Photo credit: Lucy Wanjiru | Nation Media Group

Mr Gachagua was to later call Kindiki to apologize, saying “he was in a family meeting.” He later met Kindiki without Mr Murkomen present, allegedly trying to indoctrinate him into tribal cocoon politics.

Mr Ichung’wah said the President kept getting feedback about how his Deputy was refusing to meet the “firefighters” he had dispatched to help him survive the storm.

“When we returned from America, the President told me and the then Defence Minister Aden Duale to meet Gachagua and iron things out. Mr Gachagua refused to meet us. Instead, he escalated his wars with MPs and even the National Treasury,” he said.

He added, “It was when he branded all of us who were not following him to his public rallies as traitors, sellouts, and collaborators that fury heightened... I confronted him because I also felt insulted.”

Mr Ichung’wah said, “He went a notch higher and issued a deadline of December 31, 2024, that all of us in Mt Kenya become his submissive disciples or he orders our voters never to vote for us in 2027.”

To make matters worse, Prof Ndung’u, the National Treasury CS, and his PS went to the President and reported that they were under pressure from the DP to wire Sh250 million additional budget to the Office of the Deputy President, Ichung’wah revealed.

“The report was that he was using threats, saying he was an equal partner in the government. I was personally told to speak to him. I reminded him that his office had suspiciously consumed Sh750 million of confidential vote,” he said.

Mr Ichung’wah said, “Mr Gachagua asked me to help him reinstate the confidential vote funding, and I refused.”

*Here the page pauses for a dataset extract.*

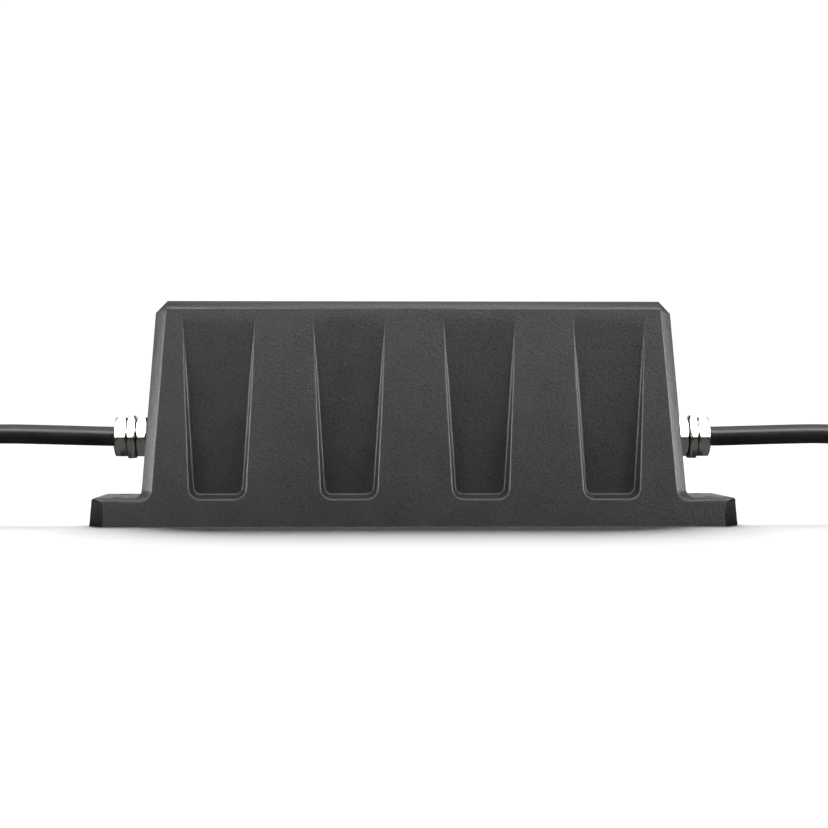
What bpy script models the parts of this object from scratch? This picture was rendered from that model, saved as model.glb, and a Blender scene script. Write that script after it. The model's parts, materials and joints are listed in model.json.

Meanwhile, Mt Kenya MPs had now reached their breaking point and were demanding that an impeachment motion be prepared—where the President had to choose between accepting Mr Gachagua’s ouster or facing rebellion at State House.

“The President had tried his best. God is his witness. Mr Gachagua impeached himself. We tried our level best to save him, but the damage he had inflicted on his position was too much, and he had to go,” Mr Ichung’wah said.